Lexical syntax for statistical machine translation
PhD Thesis: Dublin City University |
Statistical Machine Translation (SMT) is by far the most dominant paradigm of Machine Translation. This can be justified by many reasons, such as accuracy, scalability, computational efficiency and fast adaptation to new languages and domains. However, current approaches of Phrase-based SMT lacks the capabilities of producing more grammatical translations and handling long-range reordering while maintaining the grammatical structure of the translation output. Recently, SMT researchers started to focus on extending Phrase-based SMT systems with syntactic knowledge; however, the previous techniques have limited capabilities due to introducing redundantly ambiguous syntactic structures and using decoders with limited language models, and with a high computational cost. In this thesis, we extend Phrase-based SMT with lexical syntactic descriptions that localize global syntactic information on the word without introducing syntactic redundant ambiguity. We presente a novel model of Phrase-based SMT which integrates linguistic lexical descriptions —supertags— into the target language model and the target side of the translation model. We conduct extensive experiments in two language pairs, Arabic– English and German–English, which show significant improvements over the state-ofthe- art Phrase-based SMT systems.
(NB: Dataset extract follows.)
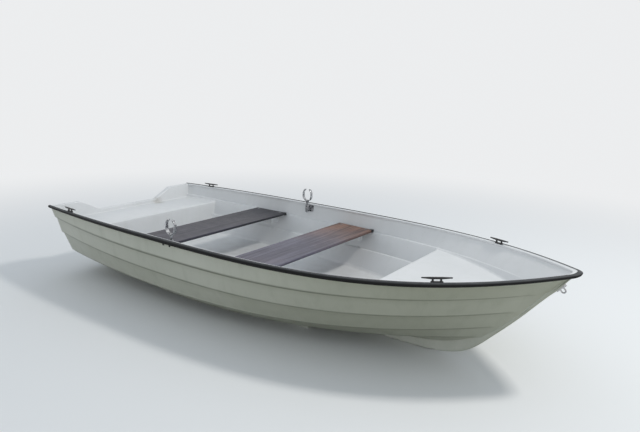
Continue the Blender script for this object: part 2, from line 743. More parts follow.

Moreover, we introduce a novel Incremental Dependency-based Syntactic Language Model (IDLM) based on wide-coverage CCG incremental parsing which we integrate into a direct translation SMT system. Our proposed approach is the first to integrate full dependency parsing in SMT systems with a very attractive computational cost since it deploys the linear decoders widely used in Phrase–based SMT systems. The experimental results show a good improvement over a top-ranked state-of-the-art system.